The fractures break along regional and political lines. The group’s leadership is still defined by its roots in southern Afghanistan’s Kandahar province after the exit of the Soviet Union in the early 1990s. Leaders close to the Taliban’s late founder—including his son, Mullah Mohammed Yaqoob, and chief negotiator Mullah Abdul Ghani Baradar—still take precedence over factions like the Pakistan-based Haqqani network, which joined the movement later and has remained operationally distinctive.
One major bellwether of whether the group will stay united or fracture will be on the diplomatic front. Negotiations between the Afghan government and Taliban in Doha, Qatar, have effectively ground to a halt as the Taliban’s military arm makes sweeping gains in its military offensives, particularly across northern Afghanistan.
Most experts see this as part of a coherent strategy on the Taliban’s part: Drag their heels on peace talks while consolidating their territorial gains. “Even though you still have Taliban negotiators in Doha, they’re probably just seeking to bide time while the military makes its gains on the ground,” Curtis said, now at the Center for a New American Security, a think tank. “I think it’s probably a very well-coordinated strategy for the Taliban—talk, pretend like you’re interested in peace, but then keep fighting on the ground.”

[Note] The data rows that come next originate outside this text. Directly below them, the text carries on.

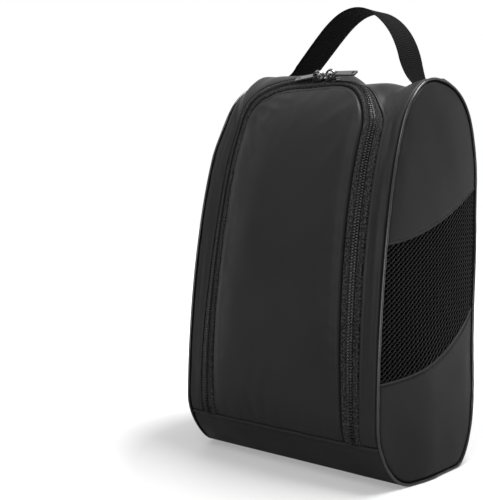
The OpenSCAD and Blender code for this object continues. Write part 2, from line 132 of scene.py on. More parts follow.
def quarter(a, d, level_first, hold, n):
    """Cubic curve without its end, level at one end and upright at the other: terms of (1 - t + t) cubed."""
    way = np.array([1, 0] if level_first else [0, 1])
    b, c = a + hold[0] * way * (d - a), d - hold[1] * way[::-1] * (d - a)
    t = np.linspace(0, 1, n, endpoint=False)[:, None]
    return a * (1 - t) ** 3 + b * 3 * t * (1 - t) ** 2 + c * 3 * t * t * (1 - t) + d * t**3


def make_outline():
    """From the middle of the base forward, up the front, over the crest and down the back."""
    knots = np.array([[BASE_FRONT_Y, 0], [-HALF_D, FRONT_BELLY_Z], [CREST_Y, BAG_H], [HALF_D, BACK_BELLY_Z],
                      [BASE_BACK_Y, 0]])
    curves = [quarter(knots[k], knots[k + 1], k % 2 == 0, HOLDS[k], CURVE_N[k]) for k in range(4)]
    foot, heel, middle = knots[0], knots[-1], (knots[0] + knots[-1]) / 2
    line = np.linspace(0, 1, BASE_N, endpoint=False)[:, None]
    return np.vstack([middle + (foot - middle) * line, *curves, heel + (middle - heel) * line, middle[None]])


OUTLINE = make_outline()
STATION = lengths(OUTLINE)
LOOP = STATION[-1]
CREST_I = int(np.argmax(OUTLINE[:, 1]))
FRONT, TOP = slice(BASE_N, CREST_I), slice(CREST_I, CREST_I + CURVE_N[2])
BACK = slice(-BASE_N - 1, CREST_I, -1)


def at(s):
    """Point of the outline at a length along it."""
    s = np.mod(s, LOOP)
    return np.stack([np.interp(s, STATION, OUTLINE[:, 0]), np.interp(s, STATION, OUTLINE[:, 1])], -1)


def normal(s):
    """Outward direction: the chord over a little way each way, turned by a right angle."""
    d = unit(at(s + CHORD) - at(s - CHORD))
    return np.stack([-d[..., 1], d[..., 0]], -1)


FRONT_SEAM = np.interp(FRONT_SEAM_Z, OUTLINE[FRONT, 1], STATION[FRONT])
TOP_SEAM = np.interp(TOP_SEAM_Y, OUTLINE[TOP, 0], STATION[TOP])
BACK_SEAM = np.interp(BACK_SEAM_Z, OUTLINE[BACK, 1], STATION[BACK])
STRAP_S = np.interp((STRAP_FRONT + STRAP_BACK) / 2, OUTLINE[TOP, 0], STATION[TOP])
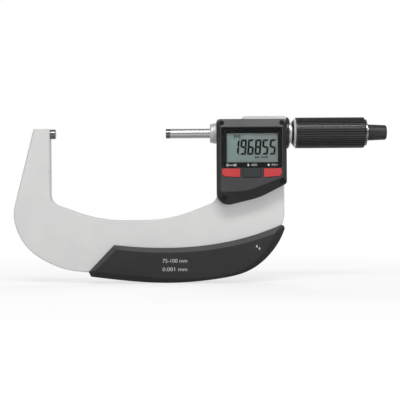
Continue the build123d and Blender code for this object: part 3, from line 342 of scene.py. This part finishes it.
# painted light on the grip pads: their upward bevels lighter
gripLook = dict(
    housingLook, colour=(0.016, 0.016, 0.017), shade=(0.019, 0.019, 0.020), dustAndPaintedTopLight=(0.05, 0.05, 0.05),
    roughness=0.50, grain=4200.0, relief=0.00003,
)
sleeveLook = dict(
    housingLook, colour=(0.016, 0.016, 0.017), shade=(0.020, 0.020, 0.021), roughness=0.34, edge=0.00012
)
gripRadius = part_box("thimble_grip")[1].z
ribLook = dict(
    sleeveLook, colour=(0.024, 0.024, 0.025), shade=(0.029, 0.029, 0.030), roughness=0.30,
    # painted shade between the ribs
    paintedGrooveShade=(0.001, 0.001, 0.001),
    root=gripRadius - 0.00036,  # where the painted shade in the groove is fullest
    tip=gripRadius - 0.00006,  # and where it is gone and the rib's own colour begins
)
lockLook = dict(sleeveLook, roughness=0.20, edge=0.0002)
knobLook = dict(sleeveLook, colour=(0.014, 0.014, 0.015), roughness=0.40, edge=0.0003)
redLook = {
    "colour": (0.44, 0.026, 0.028),
    "shade": (0.48, 0.032, 0.034),
    "fleck": (0.56, 0.065, 0.070),
    "roughness": 0.40,
    "grain": 3800.0,
    "relief": 0.00002,
    "edge": 0.00025,
}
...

In a press briefing on Tuesday, State Department spokesperson Ned Price did not directly address the rapid gains the Taliban made in recent weeks but doubled down on U.S. calls for peace talks. “We continue to urge all sides to engage in serious negotiations to determine a political road map that leads to … a just and durable political settlement,” he said. “The world will not accept an imposition by force of a government in Afghanistan.”
If their offensive slows or they are unable to topple the Afghan government, some experts believe more moderate factions of the Taliban will push for a peace deal while hard-line elements will advocate for continuing to fight.
“What is very striking is that the public messaging from the top [Taliban] leadership, and especially the political office in Doha, contrasts sharply with the messaging coming from the battlefield commanders,” said Michael Kugelman, an expert on South Asia at the Wilson Center, a think tank, and author of Foreign Policy’s South Asia Brief. Taliban military commanders have given interviews saying they are effectively ready to cast aside peace talks and conquer Afghanistan while negotiators tell foreign press outlets these offensives will strengthen their hand for future rounds of peace talks.
“The question is who’s going to win that argument? It’s hard to say at this point,” Kugelman said.
As the Taliban make gains on the ground in Afghanistan, they are also working to polish their international image and diplomatic hand as regional powers vie for influence in the country after the U.S. and NATO withdrawal. Their political branch has even put out statements on respecting human rights, although Western officials and other experts are skeptical.
“They put out nice English statements about respecting human rights and women’s rights, but we have yet to see it in action,” said Shaharzad Akbar, chairperson of the Afghanistan Independent Human Rights Commission.
“In addition to people getting harmed, killed, and injured in the conflict, the Taliban are cutting supply routes, cutting communication lines, and in some districts, they’re forcibly displacing populations,” Akbar said, who previously served as an advisor on Afghan President Ashraf Ghani’s National Security Council and helped broker Afghan-Taliban peace talks.
“The way the security situation is unfolding, unfortunately a human rights crisis is very likely unless there is attention and intervention,” she added.
Still, the Taliban are continuing their attempted version of a diplomatic charm offensive on the international stage. “My sense is that the Taliban see the international community as the biggest barrier. They don’t see other Afghans or Afghan factions, the Afghan Security Forces, as a barrier to their political ascendance,” said Asfandyar Mir, a South Asia security analyst at Stanford University.
But that charm offensive is undermined by the military one. “I think by forcing their hand on a strategy of violence and terrorism, they are now beginning to lose favor with the international community and also encountering organized resistance from all across the country against them by communities that have been pushed to the brink,” Jamal said.
Even so, neighboring countries and other regional powers like India are now talking to the Taliban—for a reason.
“The Chinese, the Russians, the Iranians, the central Asian states have all had formal talks with the Taliban in recent years,” Kugelman said. “India was really the last one. It is significant. India has read the writing on the wall as other countries in the region did, and India recognizes that no matter what happens post withdrawal, the Taliban will become even stronger than it already is.”
U.S. officials are working to counter the Taliban’s diplomatic offensive despite low internal confidence in the Ghani government in some corners of Washington. The Biden administration has also reached out to Russia, China, India, Turkey, Pakistan, and others about the Afghan peace settlement and has been setting up trilateral meetings between Kabul and its neighbors in Central Asia, the U.S. State Department told Congress in April. And Ghani’s top aides are trying to expand the government’s own diplomatic clout as a counterweight to the Taliban, with national security advisor Hamdullah Mohib traveling to Moscow for high-level meetings this week.
But some experts think the Taliban’s reception in foreign capitals is a sign that Afghanistan’s allies see them at the core of the country’s future, despite Ghani’s best efforts.
“The fact that you now have basically the entire region trying to engage with the Taliban suggests that everyone is aware of where the real power is going to lie in the months, years ahead,” Kugelman added. “It’s a sobering thought, the fact that everyone’s coming around feeling the need to engage with this murderous militant organization. It’s a sign of the times, unfortunately.”